Write out every record in full, exactly as written, please.

**Provided data**
***
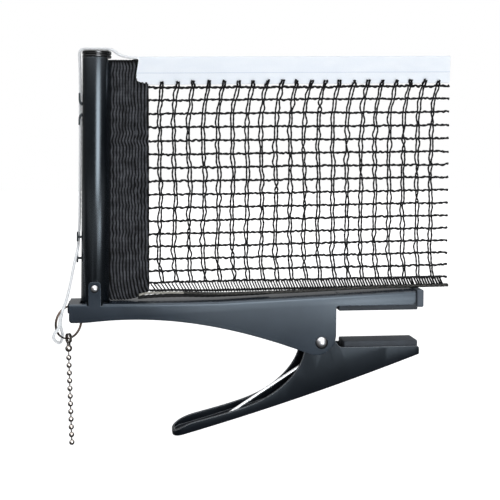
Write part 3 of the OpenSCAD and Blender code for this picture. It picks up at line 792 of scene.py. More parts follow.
# The mouth's shoulder is cut off at the slot, where the sleeve is fed in
saw_line = [(post_out + 5.6, tube_top), (post_out + 10, tube_top - 4.6), (post_out + 10, tube_top)]
above_it = [(post_out + 10, tube_top + 2), (post_out + 5.6, tube_top + 2)]
cut(post, done(slab("mouth_saw", saw_line[:2] + above_it, -15, 30), 0))
drilled(post, (post_out, rivet_z), rivet_hole)
soften(post, 0.00018, 2, 50)
lean_over(post)
done(post, 40)
post_paint = coated("post_satin_black", (0.0022, 0.0032, 0.0048), (0.12, 0.125, 0.13),
                    1100, 0.35, 0.235, 0.00002, 1.0)
cover(post, post_paint)
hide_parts("post_tube")
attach(post, "bracket")


# ---- Post cap ----
# A moulded black plastic cap pressed into the top of the tube, with a groove round its rim.
# Turned here from half of its outline, with the short plug that grips the tube.

cap = turned("post_cap_moulded", [
    (0, 144), (6.4, 144), (7.0, 144.6), (7.0, 151.45), (7.9, 151.45), (8.35, 151.5), (8.5, 151.62),
    (8.6, 151.85), (8.6, 152.5), (8.5, 152.75), (8.3, 152.88), (8.02, 152.98), (8.0, 153.25), (8.3, 153.35),
    (8.5, 153.5), (8.6, 153.75), (8.6, 154.75), (8.5, 155.1), (8.25, 155.36), (7.9, 155.46), (7.4, 155.5),
    (0, 155.5)], at(post_out, 0, 0), (0, 0, 1), 96)
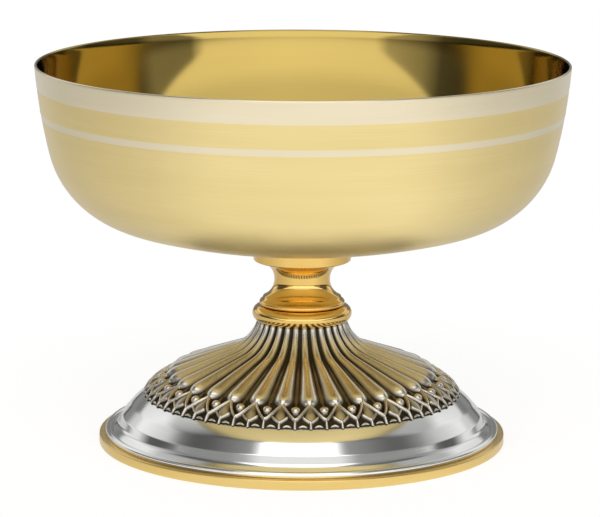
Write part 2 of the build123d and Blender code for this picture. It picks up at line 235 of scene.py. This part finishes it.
def bowl_side(inset, step=1.4):
    """The outside of the bowl from the axis to the rim, moved in by an inset."""
    floor = (0.0, FLOOR_CENTRE_Z)
    shoulder = on_arc(floor, FLOOR_RADIUS - SHOULDER_RADIUS, FLOOR_TURN)
    wall = on_arc(shoulder, SHOULDER_RADIUS - WALL_RADIUS, SHOULDER_TURN)
    points = arc(floor, FLOOR_RADIUS - inset, 0, FLOOR_TURN, step)
    points += arc(shoulder, SHOULDER_RADIUS - inset, FLOOR_TURN, SHOULDER_TURN, step)[1:]
    points += arc(wall, WALL_RADIUS - inset, SHOULDER_TURN, RIM_TURN, step)[1:]
    return points


def off_slope(start, offset):
    """A point moved out from the foot's straight slope."""
    return on_arc(start, -offset, -FOOT_SLOPE)


SLOPE_END = on_arc(DOME_CENTRE, -DOME_RADIUS, -FOOT_SLOPE)
SLOPE_START = (
    SLOPE_END[0] - SLOPE_LENGTH * cos(radians(FOOT_SLOPE)),
    SLOPE_END[1] + SLOPE_LENGTH * sin(radians(FOOT_SLOPE)),
)
FLARE_CENTRE = off_slope(SLOPE_START, FLARE_RADIUS)


def foot_side(offset, top, end, step=0.8):
    """Flare, slope and dome of the foot, moved out by an offset, from a height down to a slope."""
    radius = FLARE_RADIUS - offset
    start = degrees(acos((FLARE_CENTRE[1] - top) / radius))
    points = arc(FLARE_CENTRE, radius, -start, -FOOT_SLOPE, step)
    points += resampled([off_slope(SLOPE_START, offset), off_slope(SLOPE_END, offset)], step)[1:]
    points += arc(DOME_CENTRE, -(DOME_RADIUS + offset), -FOOT_SLOPE, -end, step)[1:]
    return points


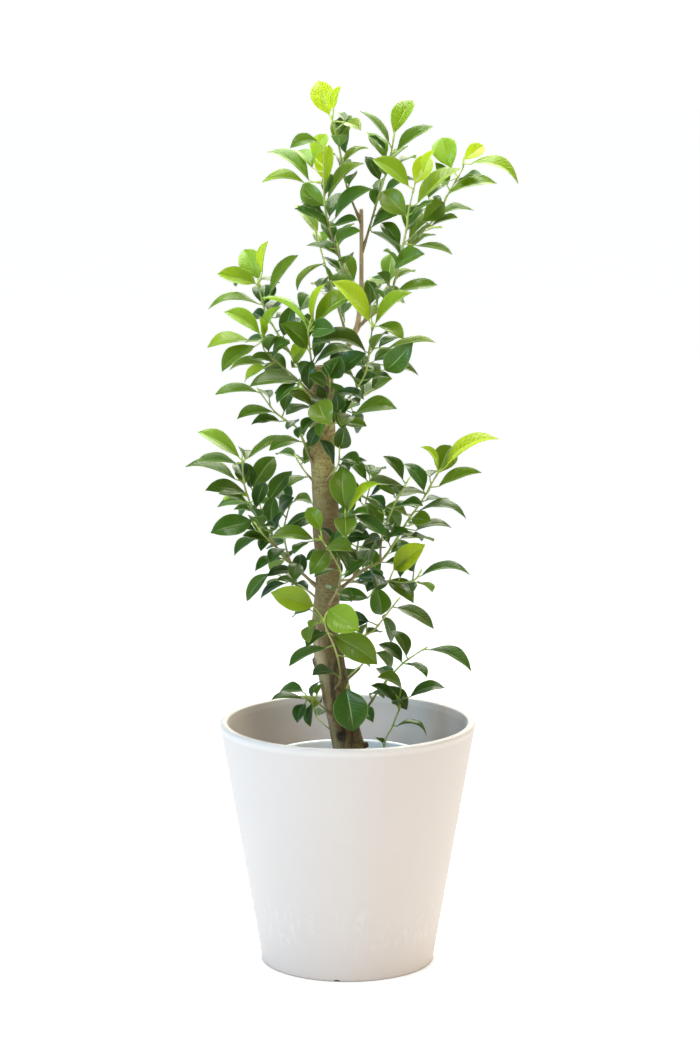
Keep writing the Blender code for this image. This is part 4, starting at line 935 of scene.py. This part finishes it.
def placeShoots():
    # Every stem's line and every leaf's place, as the solids have them
    trunk = spaced(trunkLine)
    leader = spaced(leaderLine)
    routes = {}
    lines = {}
    collars = {"trunk": []}
    carriersFirst = sorted(shoots, key=lambda s: s[1] not in ("trunk", "soil"))
    for name, carrier, radius, table, leaves in carriersFirst:
        route = deepRoute(table, routes.get(carrier))
        routes[name] = route
        if carrier == "soil":
            lines[name] = shootLine(route, radius)
            continue
        carriers = [trunk, leader] if carrier == "trunk" else [lines[carrier]]
        end, direction = collarEnd(route, radius, carriers)
        collar = tube([(route[0], radius), (end, radius)], stemSides)
        collars.setdefault(carrier, []).append(collar)
        lines[name] = shootLine([end + direction * seatGap] + route[1:], radius)
    thicket = Thicket()
    trunkParts = [tube(trunk, trunkSides), tube(leader, stubSides)]
    trunkParts += [tube([(Vector(a), wideA), (Vector(b), wideB)], stubSides) for a, b, wideA, wideB in stubs]
    for part in trunkParts + collars["trunk"]:
        thicket.add("trunk", *part)
    for name, line in [(row[0], lines[row[0]]) for row in shoots]:
        for part in [tube(line, stemSides, budLength)] + collars.get(name, []):
            thicket.add(name, *part)
    placed = []
    covered = [shown(point) for point, radius in smoothed(trunk, inner["coverStep"])]
    for name, carrier, radius, table, rows in shoots:
        leaves = [(thicket.settle(name, readLeaf(row, lines[name])), row[6]) for row in rows]
        placed.append((name, routes[name][0], lines[name], leaves))
        covered += [shown(leaf.at(share)) for leaf, tone in leaves for share in (0.2, 0.5, 0.8)]
    rng = random.Random(seeds["innerLeaves"])
    for name, inside, line, leaves in placed:
        addInnerLeaves(thicket, name, line, leaves, covered, rng)
    print("leaves placed:", sum(len(leaves) for name, inside, line, leaves in placed))
    return placed


def makeFoliage(finishes):
    rng = random.Random(seeds["leaves"])
    for name, inside, line, leaves in placeShoots():
        mould = Mould()
        mean = sum(tone for leaf, tone in leaves) / len(leaves)
        fine = addStem(mould, line, inside, [leaf.root for leaf, tone in leaves], mean)
        addBud(mould, fine, mean)
        for leaf, tone in leaves:
            root = min((place for place, radius in fine), key=lambda p: (p - leaf.root).length)
            z = leaf.foot.z
            tone += (tint["higher"] * eased(600, 900, z) - tint["lower"] * eased(620, 420, z)) * (1 - tone)
            tone += rng.uniform(-tint["range"], tint["range"])
            addPetiole(mould, leaf, root, tone)
            addBlade(mould, leaf, min(1.0, max(0.0, tone)), rng)
        mould.piece(name + "_leaves", "foliage", [name], finishes)
    print("shoots made")


# Colours from dark and old to lime and new, as (age, colour), then what sets each side apart
leafSides = dict(
    upper=dict(stops=[(0.0, (0.022, 0.072, 0.007)), (0.3, (0.058, 0.146, 0.010)),
                      (0.5, (0.130, 0.230, 0.013)), (0.75, (0.24, 0.36, 0.017)), (1.0, (0.46, 0.62, 0.03))],
               pale=(0.48, 0.62, 0.20), roughness=0.38, coat=0.22, relief=0.0007),
    under=dict(stops=[(0.0, (0.10, 0.19, 0.055)), (0.5, (0.20, 0.33, 0.07)), (1.0, (0.52, 0.68, 0.06))],
               pale=(0.54, 0.64, 0.26), roughness=0.55, coat=0.0, relief=-0.0006))
shineThrough = [(0.30, (0.21, 0.40, 0.01)), (0.38, (0.33, 0.51, 0.01)), (0.44, (0.49, 0.66, 0.02)),
                (0.48, (0.68, 0.85, 0.02)), (0.54, (0.88, 1.0, 0.05))]  # share and colour, old to new
blueGreens = (0.016, 0.085, 0.024), (0.22, 0.50, 0.10)
olives = (0.060, 0.095, 0.010), (0.40, 0.50, 0.04)
veinPairs = 11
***
**Exercise answer**
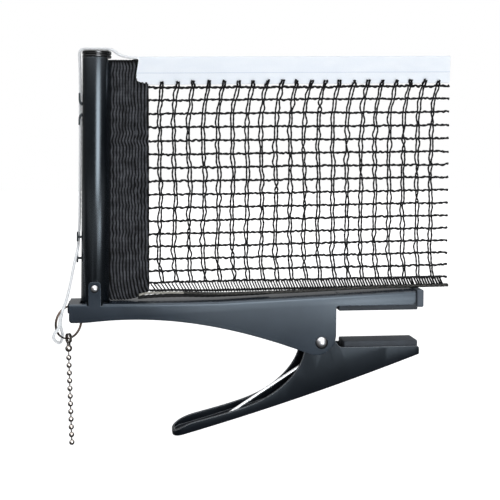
Write part 3 of the OpenSCAD and Blender code for this picture. It picks up at line 792 of scene.py. More parts follow.
# The mouth's shoulder is cut off at the slot, where the sleeve is fed in
saw_line = [(post_out + 5.6, tube_top), (post_out + 10, tube_top - 4.6), (post_out + 10, tube_top)]
above_it = [(post_out + 10, tube_top + 2), (post_out + 5.6, tube_top + 2)]
cut(post, done(slab("mouth_saw", saw_line[:2] + above_it, -15, 30), 0))
drilled(post, (post_out, rivet_z), rivet_hole)
soften(post, 0.00018, 2, 50)
lean_over(post)
done(post, 40)
post_paint = coated("post_satin_black", (0.0022, 0.0032, 0.0048), (0.12, 0.125, 0.13),
                    1100, 0.35, 0.235, 0.00002, 1.0)
cover(post, post_paint)
hide_parts("post_tube")
attach(post, "bracket")


# ---- Post cap ----
# A moulded black plastic cap pressed into the top of the tube, with a groove round its rim.
# Turned here from half of its outline, with the short plug that grips the tube.

cap = turned("post_cap_moulded", [
    (0, 144), (6.4, 144), (7.0, 144.6), (7.0, 151.45), (7.9, 151.45), (8.35, 151.5), (8.5, 151.62),
    (8.6, 151.85), (8.6, 152.5), (8.5, 152.75), (8.3, 152.88), (8.02, 152.98), (8.0, 153.25), (8.3, 153.35),
    (8.5, 153.5), (8.6, 153.75), (8.6, 154.75), (8.5, 155.1), (8.25, 155.36), (7.9, 155.46), (7.4, 155.5),
    (0, 155.5)], at(post_out, 0, 0), (0, 0, 1), 96)
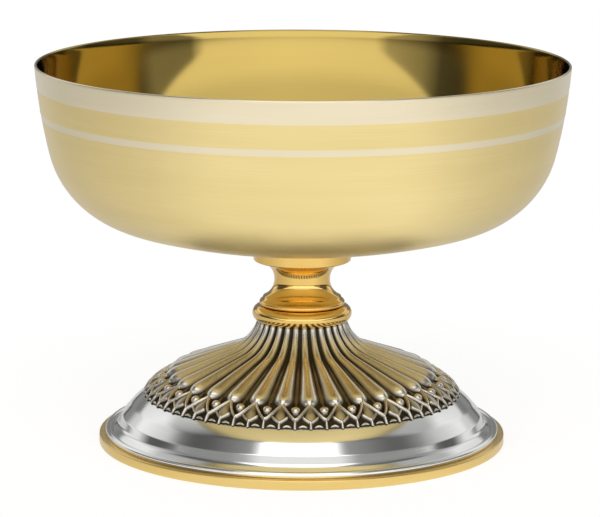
Write part 2 of the build123d and Blender code for this picture. It picks up at line 235 of scene.py. This part finishes it.
def bowl_side(inset, step=1.4):
    """The outside of the bowl from the axis to the rim, moved in by an inset."""
    floor = (0.0, FLOOR_CENTRE_Z)
    shoulder = on_arc(floor, FLOOR_RADIUS - SHOULDER_RADIUS, FLOOR_TURN)
    wall = on_arc(shoulder, SHOULDER_RADIUS - WALL_RADIUS, SHOULDER_TURN)
    points = arc(floor, FLOOR_RADIUS - inset, 0, FLOOR_TURN, step)
    points += arc(shoulder, SHOULDER_RADIUS - inset, FLOOR_TURN, SHOULDER_TURN, step)[1:]
    points += arc(wall, WALL_RADIUS - inset, SHOULDER_TURN, RIM_TURN, step)[1:]
    return points


def off_slope(start, offset):
    """A point moved out from the foot's straight slope."""
    return on_arc(start, -offset, -FOOT_SLOPE)


SLOPE_END = on_arc(DOME_CENTRE, -DOME_RADIUS, -FOOT_SLOPE)
SLOPE_START = (
    SLOPE_END[0] - SLOPE_LENGTH * cos(radians(FOOT_SLOPE)),
    SLOPE_END[1] + SLOPE_LENGTH * sin(radians(FOOT_SLOPE)),
)
FLARE_CENTRE = off_slope(SLOPE_START, FLARE_RADIUS)


def foot_side(offset, top, end, step=0.8):
    """Flare, slope and dome of the foot, moved out by an offset, from a height down to a slope."""
    radius = FLARE_RADIUS - offset
    start = degrees(acos((FLARE_CENTRE[1] - top) / radius))
    points = arc(FLARE_CENTRE, radius, -start, -FOOT_SLOPE, step)
    points += resampled([off_slope(SLOPE_START, offset), off_slope(SLOPE_END, offset)], step)[1:]
    points += arc(DOME_CENTRE, -(DOME_RADIUS + offset), -FOOT_SLOPE, -end, step)[1:]
    return points


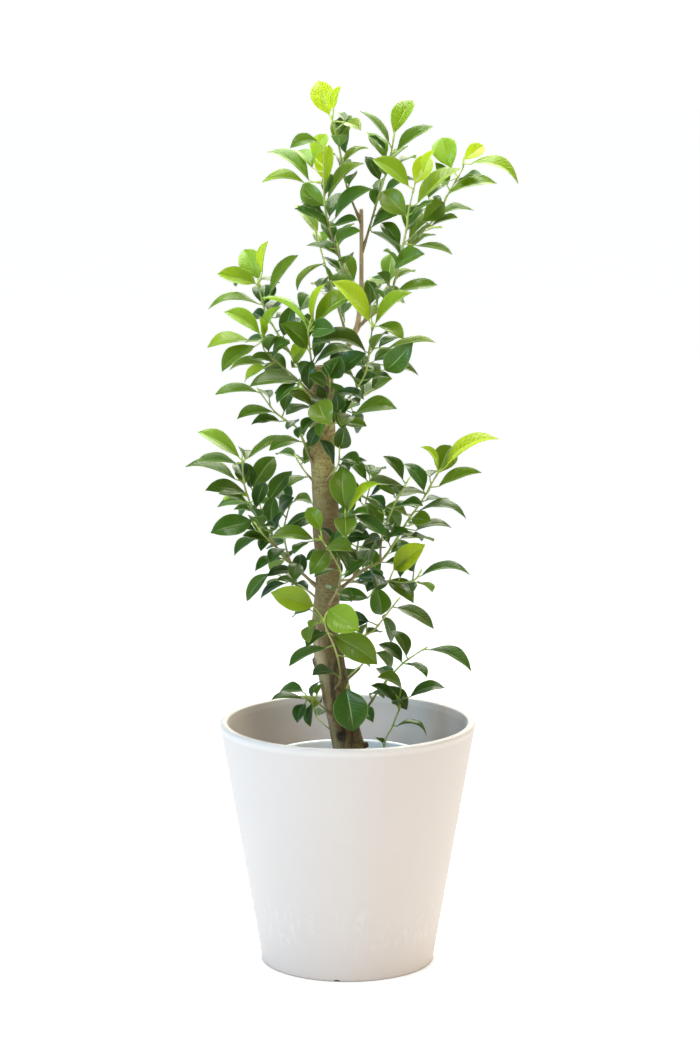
Keep writing the Blender code for this image. This is part 4, starting at line 935 of scene.py. This part finishes it.
def placeShoots():
    # Every stem's line and every leaf's place, as the solids have them
    trunk = spaced(trunkLine)
    leader = spaced(leaderLine)
    routes = {}
    lines = {}
    collars = {"trunk": []}
    carriersFirst = sorted(shoots, key=lambda s: s[1] not in ("trunk", "soil"))
    for name, carrier, radius, table, leaves in carriersFirst:
        route = deepRoute(table, routes.get(carrier))
        routes[name] = route
        if carrier == "soil":
            lines[name] = shootLine(route, radius)
            continue
        carriers = [trunk, leader] if carrier == "trunk" else [lines[carrier]]
        end, direction = collarEnd(route, radius, carriers)
        collar = tube([(route[0], radius), (end, radius)], stemSides)
        collars.setdefault(carrier, []).append(collar)
        lines[name] = shootLine([end + direction * seatGap] + route[1:], radius)
    thicket = Thicket()
    trunkParts = [tube(trunk, trunkSides), tube(leader, stubSides)]
    trunkParts += [tube([(Vector(a), wideA), (Vector(b), wideB)], stubSides) for a, b, wideA, wideB in stubs]
    for part in trunkParts + collars["trunk"]:
        thicket.add("trunk", *part)
    for name, line in [(row[0], lines[row[0]]) for row in shoots]:
        for part in [tube(line, stemSides, budLength)] + collars.get(name, []):
            thicket.add(name, *part)
    placed = []
    covered = [shown(point) for point, radius in smoothed(trunk, inner["coverStep"])]
    for name, carrier, radius, table, rows in shoots:
        leaves = [(thicket.settle(name, readLeaf(row, lines[name])), row[6]) for row in rows]
        placed.append((name, routes[name][0], lines[name], leaves))
        covered += [shown(leaf.at(share)) for leaf, tone in leaves for share in (0.2, 0.5, 0.8)]
    rng = random.Random(seeds["innerLeaves"])
    for name, inside, line, leaves in placed:
        addInnerLeaves(thicket, name, line, leaves, covered, rng)
    print("leaves placed:", sum(len(leaves) for name, inside, line, leaves in placed))
    return placed


def makeFoliage(finishes):
    rng = random.Random(seeds["leaves"])
    for name, inside, line, leaves in placeShoots():
        mould = Mould()
        mean = sum(tone for leaf, tone in leaves) / len(leaves)
        fine = addStem(mould, line, inside, [leaf.root for leaf, tone in leaves], mean)
        addBud(mould, fine, mean)
        for leaf, tone in leaves:
            root = min((place for place, radius in fine), key=lambda p: (p - leaf.root).length)
            z = leaf.foot.z
            tone += (tint["higher"] * eased(600, 900, z) - tint["lower"] * eased(620, 420, z)) * (1 - tone)
            tone += rng.uniform(-tint["range"], tint["range"])
            addPetiole(mould, leaf, root, tone)
            addBlade(mould, leaf, min(1.0, max(0.0, tone)), rng)
        mould.piece(name + "_leaves", "foliage", [name], finishes)
    print("shoots made")


# Colours from dark and old to lime and new, as (age, colour), then what sets each side apart
leafSides = dict(
    upper=dict(stops=[(0.0, (0.022, 0.072, 0.007)), (0.3, (0.058, 0.146, 0.010)),
                      (0.5, (0.130, 0.230, 0.013)), (0.75, (0.24, 0.36, 0.017)), (1.0, (0.46, 0.62, 0.03))],
               pale=(0.48, 0.62, 0.20), roughness=0.38, coat=0.22, relief=0.0007),
    under=dict(stops=[(0.0, (0.10, 0.19, 0.055)), (0.5, (0.20, 0.33, 0.07)), (1.0, (0.52, 0.68, 0.06))],
               pale=(0.54, 0.64, 0.26), roughness=0.55, coat=0.0, relief=-0.0006))
shineThrough = [(0.30, (0.21, 0.40, 0.01)), (0.38, (0.33, 0.51, 0.01)), (0.44, (0.49, 0.66, 0.02)),
                (0.48, (0.68, 0.85, 0.02)), (0.54, (0.88, 1.0, 0.05))]  # share and colour, old to new
blueGreens = (0.016, 0.085, 0.024), (0.22, 0.50, 0.10)
olives = (0.060, 0.095, 0.010), (0.40, 0.50, 0.04)
veinPairs = 11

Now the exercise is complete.